When it comes to invention, Henry Ford-who, of course, invented neither the automobile nor the mass-production line-was right: history is indeed bunk. The wrenched context and sheer dishonesty of most sagas of “heroic” inventors and their profitable progeny brings to mind science historian Otto Neugebauer’s astutely cynical observation that “The common belief that we gain historical perspective’ with increasing distance seems to me to utterly misrepresent the actual situation. What we gain is merely confidence in generalization that we would never dare to make if we had access to the real wealth of contemporary evidence.”

Amen. If you want to learn about the importance of “invention” over the past 300 years, talk to the lawyers. If you want to hear about the importance of “innovation,” however, talk to anyone else. The history of invention is the story of litigation, not innovation. Don’t confuse them.

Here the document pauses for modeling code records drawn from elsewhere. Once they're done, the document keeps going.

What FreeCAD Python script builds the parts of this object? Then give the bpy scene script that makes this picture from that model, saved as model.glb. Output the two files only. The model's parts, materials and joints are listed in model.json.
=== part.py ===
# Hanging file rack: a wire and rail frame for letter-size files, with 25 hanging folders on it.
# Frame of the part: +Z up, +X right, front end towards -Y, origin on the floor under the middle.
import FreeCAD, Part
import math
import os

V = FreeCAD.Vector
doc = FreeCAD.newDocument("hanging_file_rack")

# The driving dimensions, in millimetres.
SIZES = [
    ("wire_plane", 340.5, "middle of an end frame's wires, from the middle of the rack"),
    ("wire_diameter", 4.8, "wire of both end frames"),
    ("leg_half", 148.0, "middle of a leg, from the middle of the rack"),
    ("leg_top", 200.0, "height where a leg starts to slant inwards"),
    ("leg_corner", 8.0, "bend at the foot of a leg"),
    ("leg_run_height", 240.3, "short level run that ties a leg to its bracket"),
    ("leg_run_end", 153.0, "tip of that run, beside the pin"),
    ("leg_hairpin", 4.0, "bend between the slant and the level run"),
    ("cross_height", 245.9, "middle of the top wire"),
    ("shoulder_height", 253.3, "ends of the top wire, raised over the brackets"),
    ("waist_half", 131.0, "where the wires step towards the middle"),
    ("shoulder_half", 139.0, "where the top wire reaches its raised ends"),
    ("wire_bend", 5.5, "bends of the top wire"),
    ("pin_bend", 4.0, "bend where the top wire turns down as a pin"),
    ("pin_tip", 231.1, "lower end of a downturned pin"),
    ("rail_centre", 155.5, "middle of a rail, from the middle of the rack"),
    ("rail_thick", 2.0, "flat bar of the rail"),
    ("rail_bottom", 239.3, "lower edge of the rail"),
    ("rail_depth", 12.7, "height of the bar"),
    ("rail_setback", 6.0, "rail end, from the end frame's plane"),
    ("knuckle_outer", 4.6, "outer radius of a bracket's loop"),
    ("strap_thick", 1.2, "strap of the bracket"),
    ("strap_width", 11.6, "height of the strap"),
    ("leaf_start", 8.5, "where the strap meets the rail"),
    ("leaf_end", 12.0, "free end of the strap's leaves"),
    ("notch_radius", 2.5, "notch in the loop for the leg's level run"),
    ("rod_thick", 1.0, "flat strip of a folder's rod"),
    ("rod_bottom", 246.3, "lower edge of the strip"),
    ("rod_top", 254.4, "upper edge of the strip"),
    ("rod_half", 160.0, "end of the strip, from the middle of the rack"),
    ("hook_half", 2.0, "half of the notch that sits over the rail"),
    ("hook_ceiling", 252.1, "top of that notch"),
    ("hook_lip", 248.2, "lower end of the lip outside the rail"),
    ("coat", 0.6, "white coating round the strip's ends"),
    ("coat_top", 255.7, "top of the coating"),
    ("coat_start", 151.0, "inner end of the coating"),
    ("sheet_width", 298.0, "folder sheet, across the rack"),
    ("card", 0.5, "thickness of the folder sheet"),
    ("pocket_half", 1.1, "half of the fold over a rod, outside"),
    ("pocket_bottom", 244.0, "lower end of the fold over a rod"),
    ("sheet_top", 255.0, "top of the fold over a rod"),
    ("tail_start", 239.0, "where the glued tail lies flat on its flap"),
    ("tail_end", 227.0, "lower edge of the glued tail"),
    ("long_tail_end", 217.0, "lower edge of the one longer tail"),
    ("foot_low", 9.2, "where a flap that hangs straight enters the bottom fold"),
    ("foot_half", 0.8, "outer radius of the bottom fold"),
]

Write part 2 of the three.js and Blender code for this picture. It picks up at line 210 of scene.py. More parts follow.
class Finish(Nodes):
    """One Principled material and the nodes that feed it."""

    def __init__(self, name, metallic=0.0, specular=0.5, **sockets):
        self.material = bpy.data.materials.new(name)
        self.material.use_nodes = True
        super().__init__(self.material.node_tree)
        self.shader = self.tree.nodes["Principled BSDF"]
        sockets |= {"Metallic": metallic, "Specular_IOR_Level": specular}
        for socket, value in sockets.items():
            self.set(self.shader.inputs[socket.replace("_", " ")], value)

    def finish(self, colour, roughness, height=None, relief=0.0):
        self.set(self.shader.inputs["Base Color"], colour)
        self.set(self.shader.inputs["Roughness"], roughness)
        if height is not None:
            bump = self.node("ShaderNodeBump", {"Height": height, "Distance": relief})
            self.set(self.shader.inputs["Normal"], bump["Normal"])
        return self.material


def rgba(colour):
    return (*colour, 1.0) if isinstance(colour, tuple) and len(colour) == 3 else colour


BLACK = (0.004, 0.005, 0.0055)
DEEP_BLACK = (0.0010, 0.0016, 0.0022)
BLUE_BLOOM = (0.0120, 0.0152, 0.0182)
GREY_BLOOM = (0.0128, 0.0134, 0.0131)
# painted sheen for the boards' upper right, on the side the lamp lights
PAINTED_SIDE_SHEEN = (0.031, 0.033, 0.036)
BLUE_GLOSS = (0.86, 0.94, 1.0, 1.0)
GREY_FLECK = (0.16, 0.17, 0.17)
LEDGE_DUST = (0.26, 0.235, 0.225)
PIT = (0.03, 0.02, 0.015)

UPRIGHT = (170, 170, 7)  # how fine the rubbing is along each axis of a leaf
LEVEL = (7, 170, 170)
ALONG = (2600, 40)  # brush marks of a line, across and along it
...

That’s why I can’t help but sigh when I read about a coming renaissance in invention or a technology-driven resurgence of talented amateur/multidisciplinary professional inventors. The role of invention in innovation is vastly overblown. Do we think it’s a mere accident of history that so many scientific discoveries or technical inventions emerge simultaneously from several different laboratories? Is anyone shocked anymore when the so-called original inventor wins at the patent office but loses in the marketplace?

The simple truth is that the economics of invention are profoundly different from the economics of innovation. Being “first to file” has nothing to do with being first to market. Being first to market has nothing to do with being first to profitability. Being first to profitability-and this is key!-has virtually nothing to do with how quickly, deeply, and ubiquitously an innovation spreads. In other words, there is no meaningful correlation-let alone causality-between a “successful” act of invention and a “successful” marketplace innovation. None.

Why should this surprise us? The marketplace triumphs of “winners” like Edison and Marconi were less a function of inspired inventorship than of ruthless business practice. We shouldn’t confuse the creation of an idea with its commercialization, any more than we should confuse an airplane with an airline or a telephone with a network.